Exercise instructions: Starting at the top of the entries below, set down each line exactly as written, and stop after the line containing "return min(max(at_cut, at_score, at_fold, 0.0), 1.0)".

Extracted entries:
--- START ---

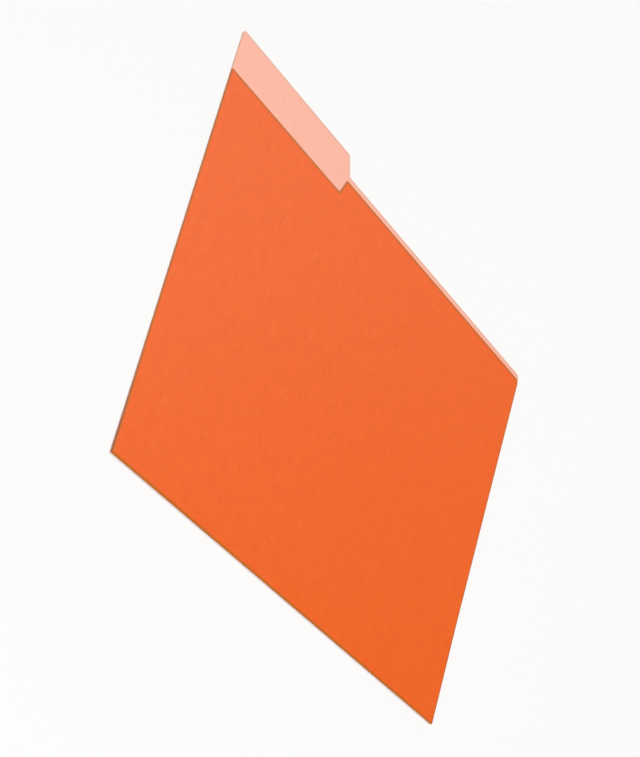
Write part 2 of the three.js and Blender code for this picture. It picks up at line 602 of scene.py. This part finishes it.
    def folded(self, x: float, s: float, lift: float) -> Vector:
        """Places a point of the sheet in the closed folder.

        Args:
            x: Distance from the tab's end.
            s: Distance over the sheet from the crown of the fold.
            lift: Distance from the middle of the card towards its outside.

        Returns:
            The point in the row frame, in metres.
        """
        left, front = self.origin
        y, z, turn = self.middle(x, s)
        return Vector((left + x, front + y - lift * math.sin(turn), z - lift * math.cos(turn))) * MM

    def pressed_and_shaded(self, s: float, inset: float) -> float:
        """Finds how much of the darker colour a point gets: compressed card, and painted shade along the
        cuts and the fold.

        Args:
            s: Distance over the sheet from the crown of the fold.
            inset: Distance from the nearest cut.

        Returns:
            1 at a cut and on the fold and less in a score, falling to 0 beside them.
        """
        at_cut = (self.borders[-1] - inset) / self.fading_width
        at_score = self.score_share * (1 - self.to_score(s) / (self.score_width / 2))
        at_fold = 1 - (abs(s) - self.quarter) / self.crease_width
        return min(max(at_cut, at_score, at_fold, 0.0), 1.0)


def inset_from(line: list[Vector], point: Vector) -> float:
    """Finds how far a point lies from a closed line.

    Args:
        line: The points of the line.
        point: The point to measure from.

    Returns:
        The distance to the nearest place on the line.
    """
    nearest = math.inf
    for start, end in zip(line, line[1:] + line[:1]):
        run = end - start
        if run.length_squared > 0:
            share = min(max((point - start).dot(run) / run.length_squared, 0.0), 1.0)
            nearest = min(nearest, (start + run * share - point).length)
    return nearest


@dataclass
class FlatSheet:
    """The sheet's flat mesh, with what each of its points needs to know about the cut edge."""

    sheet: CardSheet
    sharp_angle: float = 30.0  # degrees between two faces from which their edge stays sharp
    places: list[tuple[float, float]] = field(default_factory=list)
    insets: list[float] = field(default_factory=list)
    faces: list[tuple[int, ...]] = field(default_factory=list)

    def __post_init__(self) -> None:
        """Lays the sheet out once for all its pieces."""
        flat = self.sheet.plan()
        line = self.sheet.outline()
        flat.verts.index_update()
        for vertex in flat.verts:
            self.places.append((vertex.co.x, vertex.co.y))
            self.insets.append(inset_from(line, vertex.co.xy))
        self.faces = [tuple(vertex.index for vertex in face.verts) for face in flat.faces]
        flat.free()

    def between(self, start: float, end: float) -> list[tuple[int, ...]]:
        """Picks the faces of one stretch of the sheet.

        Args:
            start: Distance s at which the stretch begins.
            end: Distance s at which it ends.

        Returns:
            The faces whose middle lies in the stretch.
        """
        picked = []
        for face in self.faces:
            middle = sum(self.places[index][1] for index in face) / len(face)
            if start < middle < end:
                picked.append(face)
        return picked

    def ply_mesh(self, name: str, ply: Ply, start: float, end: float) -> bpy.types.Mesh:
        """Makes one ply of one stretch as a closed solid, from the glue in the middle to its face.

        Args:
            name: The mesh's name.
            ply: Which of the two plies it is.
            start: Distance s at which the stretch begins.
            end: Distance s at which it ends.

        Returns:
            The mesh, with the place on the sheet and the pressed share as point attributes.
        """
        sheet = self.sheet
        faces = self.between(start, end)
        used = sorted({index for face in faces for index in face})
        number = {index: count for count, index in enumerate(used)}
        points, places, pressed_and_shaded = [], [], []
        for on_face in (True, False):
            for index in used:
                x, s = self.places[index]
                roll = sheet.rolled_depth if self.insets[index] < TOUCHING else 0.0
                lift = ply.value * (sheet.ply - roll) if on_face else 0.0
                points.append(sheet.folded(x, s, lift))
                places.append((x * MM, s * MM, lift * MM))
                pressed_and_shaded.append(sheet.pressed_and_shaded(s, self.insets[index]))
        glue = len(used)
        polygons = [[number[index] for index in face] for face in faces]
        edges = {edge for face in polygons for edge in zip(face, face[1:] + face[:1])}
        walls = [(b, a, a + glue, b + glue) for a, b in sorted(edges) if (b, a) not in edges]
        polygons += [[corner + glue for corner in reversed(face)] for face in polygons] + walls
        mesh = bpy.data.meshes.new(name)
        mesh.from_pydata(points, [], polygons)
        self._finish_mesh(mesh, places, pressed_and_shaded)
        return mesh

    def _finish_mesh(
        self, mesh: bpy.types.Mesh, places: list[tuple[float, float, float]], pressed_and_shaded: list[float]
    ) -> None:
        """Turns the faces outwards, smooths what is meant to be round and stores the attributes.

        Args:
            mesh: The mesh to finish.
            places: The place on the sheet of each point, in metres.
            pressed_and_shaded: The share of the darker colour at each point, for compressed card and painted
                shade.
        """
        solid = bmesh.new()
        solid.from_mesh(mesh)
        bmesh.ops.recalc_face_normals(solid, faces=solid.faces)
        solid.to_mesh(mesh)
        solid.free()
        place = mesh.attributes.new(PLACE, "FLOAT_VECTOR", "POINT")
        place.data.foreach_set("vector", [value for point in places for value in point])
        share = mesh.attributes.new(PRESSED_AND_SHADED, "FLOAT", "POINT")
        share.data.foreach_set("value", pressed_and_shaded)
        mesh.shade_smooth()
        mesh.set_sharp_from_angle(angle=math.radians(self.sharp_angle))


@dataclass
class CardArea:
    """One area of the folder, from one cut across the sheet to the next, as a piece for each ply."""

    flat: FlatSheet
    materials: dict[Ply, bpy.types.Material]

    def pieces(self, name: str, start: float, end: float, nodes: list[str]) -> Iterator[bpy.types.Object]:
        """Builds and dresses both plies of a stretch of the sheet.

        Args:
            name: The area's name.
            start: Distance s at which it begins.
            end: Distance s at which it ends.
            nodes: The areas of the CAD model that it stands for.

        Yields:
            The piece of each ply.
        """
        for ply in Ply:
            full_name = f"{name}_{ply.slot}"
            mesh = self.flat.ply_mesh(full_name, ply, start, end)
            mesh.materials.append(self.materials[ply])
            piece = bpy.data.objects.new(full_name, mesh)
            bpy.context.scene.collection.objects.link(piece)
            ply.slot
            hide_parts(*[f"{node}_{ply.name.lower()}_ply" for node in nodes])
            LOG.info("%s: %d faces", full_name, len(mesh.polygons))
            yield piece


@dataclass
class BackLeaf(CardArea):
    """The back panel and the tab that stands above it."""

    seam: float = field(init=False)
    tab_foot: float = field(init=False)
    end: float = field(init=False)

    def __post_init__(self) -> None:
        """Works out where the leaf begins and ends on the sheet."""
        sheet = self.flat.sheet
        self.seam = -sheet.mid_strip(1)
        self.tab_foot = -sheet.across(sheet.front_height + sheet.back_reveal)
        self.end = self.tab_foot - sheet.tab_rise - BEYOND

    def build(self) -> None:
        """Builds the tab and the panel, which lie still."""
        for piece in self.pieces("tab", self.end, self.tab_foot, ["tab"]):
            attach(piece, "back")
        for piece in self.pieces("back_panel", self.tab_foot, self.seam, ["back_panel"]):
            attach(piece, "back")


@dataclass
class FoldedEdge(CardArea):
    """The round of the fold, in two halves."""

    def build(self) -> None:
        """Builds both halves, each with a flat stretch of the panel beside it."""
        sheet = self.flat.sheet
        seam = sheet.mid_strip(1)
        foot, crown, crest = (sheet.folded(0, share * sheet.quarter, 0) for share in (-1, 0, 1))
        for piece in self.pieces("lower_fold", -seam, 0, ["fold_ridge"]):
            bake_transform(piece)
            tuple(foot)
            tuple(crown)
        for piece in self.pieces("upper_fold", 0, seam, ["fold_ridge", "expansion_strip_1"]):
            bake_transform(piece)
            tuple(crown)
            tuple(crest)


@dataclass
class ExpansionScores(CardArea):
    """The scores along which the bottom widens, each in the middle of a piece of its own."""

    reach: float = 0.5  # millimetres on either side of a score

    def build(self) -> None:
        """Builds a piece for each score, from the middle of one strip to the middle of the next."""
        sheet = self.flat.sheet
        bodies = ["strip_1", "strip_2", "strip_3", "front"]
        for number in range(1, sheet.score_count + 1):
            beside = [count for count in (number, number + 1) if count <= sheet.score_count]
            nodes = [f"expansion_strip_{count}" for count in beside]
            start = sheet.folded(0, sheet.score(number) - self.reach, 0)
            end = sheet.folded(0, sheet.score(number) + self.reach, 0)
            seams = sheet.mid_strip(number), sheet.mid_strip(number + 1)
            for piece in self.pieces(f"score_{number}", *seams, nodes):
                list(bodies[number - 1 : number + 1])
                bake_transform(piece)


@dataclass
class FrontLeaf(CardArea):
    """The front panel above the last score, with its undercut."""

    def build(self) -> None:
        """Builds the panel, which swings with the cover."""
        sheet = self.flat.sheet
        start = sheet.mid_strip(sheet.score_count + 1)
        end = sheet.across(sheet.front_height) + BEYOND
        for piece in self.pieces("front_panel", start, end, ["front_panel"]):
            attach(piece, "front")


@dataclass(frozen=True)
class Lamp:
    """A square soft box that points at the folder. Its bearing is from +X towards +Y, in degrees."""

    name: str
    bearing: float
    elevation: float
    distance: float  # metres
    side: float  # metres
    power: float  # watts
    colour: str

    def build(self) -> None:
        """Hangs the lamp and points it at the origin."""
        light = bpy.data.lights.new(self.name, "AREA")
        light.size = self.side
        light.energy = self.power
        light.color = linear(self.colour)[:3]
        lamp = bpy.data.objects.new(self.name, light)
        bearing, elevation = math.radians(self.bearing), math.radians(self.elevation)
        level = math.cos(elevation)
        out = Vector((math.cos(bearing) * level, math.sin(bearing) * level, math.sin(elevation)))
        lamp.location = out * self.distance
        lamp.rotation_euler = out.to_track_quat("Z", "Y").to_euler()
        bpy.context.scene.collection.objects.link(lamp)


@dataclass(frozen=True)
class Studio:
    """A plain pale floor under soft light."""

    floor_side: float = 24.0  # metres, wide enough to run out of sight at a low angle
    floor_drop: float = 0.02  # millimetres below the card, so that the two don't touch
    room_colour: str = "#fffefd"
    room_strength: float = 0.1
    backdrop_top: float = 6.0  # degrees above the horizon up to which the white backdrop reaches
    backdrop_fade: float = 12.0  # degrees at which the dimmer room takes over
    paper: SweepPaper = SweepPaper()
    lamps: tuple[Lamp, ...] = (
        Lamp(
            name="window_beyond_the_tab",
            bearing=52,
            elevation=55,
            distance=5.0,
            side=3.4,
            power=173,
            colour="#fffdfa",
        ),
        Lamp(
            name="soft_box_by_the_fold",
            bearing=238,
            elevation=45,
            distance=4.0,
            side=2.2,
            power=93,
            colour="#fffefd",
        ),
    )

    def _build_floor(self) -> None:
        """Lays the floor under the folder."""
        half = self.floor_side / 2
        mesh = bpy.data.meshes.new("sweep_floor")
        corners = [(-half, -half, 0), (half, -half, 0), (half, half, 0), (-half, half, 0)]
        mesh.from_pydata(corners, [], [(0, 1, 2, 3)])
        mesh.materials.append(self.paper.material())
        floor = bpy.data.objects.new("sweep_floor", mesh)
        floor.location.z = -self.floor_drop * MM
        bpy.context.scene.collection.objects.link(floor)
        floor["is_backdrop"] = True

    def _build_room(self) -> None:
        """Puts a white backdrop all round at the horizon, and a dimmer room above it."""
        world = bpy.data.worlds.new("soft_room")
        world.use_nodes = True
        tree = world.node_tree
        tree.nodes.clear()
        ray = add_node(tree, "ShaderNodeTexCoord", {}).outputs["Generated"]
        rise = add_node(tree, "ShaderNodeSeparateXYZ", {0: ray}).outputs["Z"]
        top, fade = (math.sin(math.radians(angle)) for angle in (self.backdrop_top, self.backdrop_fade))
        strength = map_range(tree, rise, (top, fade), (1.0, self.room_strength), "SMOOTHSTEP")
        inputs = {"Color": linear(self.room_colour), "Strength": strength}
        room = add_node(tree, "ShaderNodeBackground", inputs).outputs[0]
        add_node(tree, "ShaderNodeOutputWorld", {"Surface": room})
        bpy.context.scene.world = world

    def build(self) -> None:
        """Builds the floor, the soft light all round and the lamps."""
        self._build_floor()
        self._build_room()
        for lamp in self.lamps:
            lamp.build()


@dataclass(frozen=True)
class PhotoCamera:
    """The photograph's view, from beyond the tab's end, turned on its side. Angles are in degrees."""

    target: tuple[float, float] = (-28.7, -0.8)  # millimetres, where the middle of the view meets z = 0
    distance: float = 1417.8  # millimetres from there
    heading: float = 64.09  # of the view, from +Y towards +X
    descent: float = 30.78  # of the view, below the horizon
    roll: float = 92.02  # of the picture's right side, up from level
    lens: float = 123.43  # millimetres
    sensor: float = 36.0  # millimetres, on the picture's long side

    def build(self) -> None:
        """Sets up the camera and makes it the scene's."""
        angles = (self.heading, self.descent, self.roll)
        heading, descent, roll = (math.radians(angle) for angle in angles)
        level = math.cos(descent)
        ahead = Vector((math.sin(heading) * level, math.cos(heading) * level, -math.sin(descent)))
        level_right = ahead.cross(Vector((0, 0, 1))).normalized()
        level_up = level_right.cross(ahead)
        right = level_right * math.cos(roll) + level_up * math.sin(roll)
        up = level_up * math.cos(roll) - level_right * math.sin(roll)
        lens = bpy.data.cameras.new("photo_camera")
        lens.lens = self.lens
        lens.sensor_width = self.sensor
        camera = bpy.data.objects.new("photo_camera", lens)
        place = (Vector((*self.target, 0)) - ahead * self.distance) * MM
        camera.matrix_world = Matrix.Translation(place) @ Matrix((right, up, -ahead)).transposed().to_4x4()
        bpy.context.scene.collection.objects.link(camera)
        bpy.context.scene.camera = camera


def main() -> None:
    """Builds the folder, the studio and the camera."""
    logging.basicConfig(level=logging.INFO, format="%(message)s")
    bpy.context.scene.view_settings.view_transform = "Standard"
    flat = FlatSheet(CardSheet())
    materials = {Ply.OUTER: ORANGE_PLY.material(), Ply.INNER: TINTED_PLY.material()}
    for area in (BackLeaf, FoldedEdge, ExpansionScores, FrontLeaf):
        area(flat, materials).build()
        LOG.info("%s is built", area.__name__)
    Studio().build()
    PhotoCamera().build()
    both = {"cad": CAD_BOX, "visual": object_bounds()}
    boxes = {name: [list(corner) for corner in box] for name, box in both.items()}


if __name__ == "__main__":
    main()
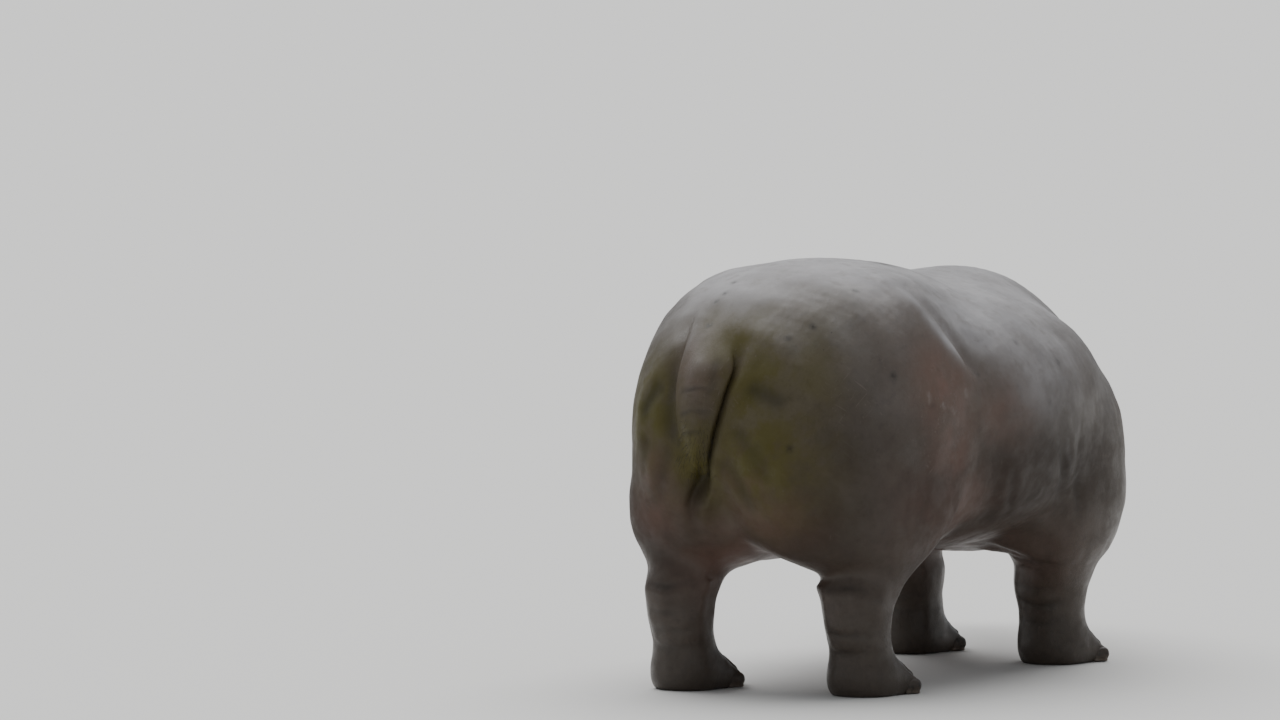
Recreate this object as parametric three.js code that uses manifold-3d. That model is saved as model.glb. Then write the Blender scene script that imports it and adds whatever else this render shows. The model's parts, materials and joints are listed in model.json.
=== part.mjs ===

--- END ---

The output:
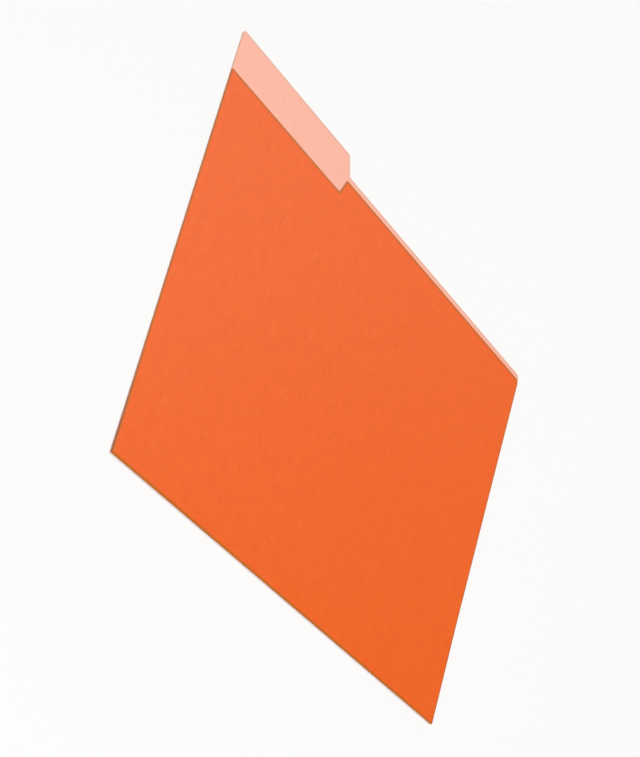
Write part 2 of the three.js and Blender code for this picture. It picks up at line 602 of scene.py. This part finishes it.
    def folded(self, x: float, s: float, lift: float) -> Vector:
        """Places a point of the sheet in the closed folder.

        Args:
            x: Distance from the tab's end.
            s: Distance over the sheet from the crown of the fold.
            lift: Distance from the middle of the card towards its outside.

        Returns:
            The point in the row frame, in metres.
        """
        left, front = self.origin
        y, z, turn = self.middle(x, s)
        return Vector((left + x, front + y - lift * math.sin(turn), z - lift * math.cos(turn))) * MM

    def pressed_and_shaded(self, s: float, inset: float) -> float:
        """Finds how much of the darker colour a point gets: compressed card, and painted shade along the
        cuts and the fold.

        Args:
            s: Distance over the sheet from the crown of the fold.
            inset: Distance from the nearest cut.

        Returns:
            1 at a cut and on the fold and less in a score, falling to 0 beside them.
        """
        at_cut = (self.borders[-1] - inset) / self.fading_width
        at_score = self.score_share * (1 - self.to_score(s) / (self.score_width / 2))
        at_fold = 1 - (abs(s) - self.quarter) / self.crease_width
        return min(max(at_cut, at_score, at_fold, 0.0), 1.0)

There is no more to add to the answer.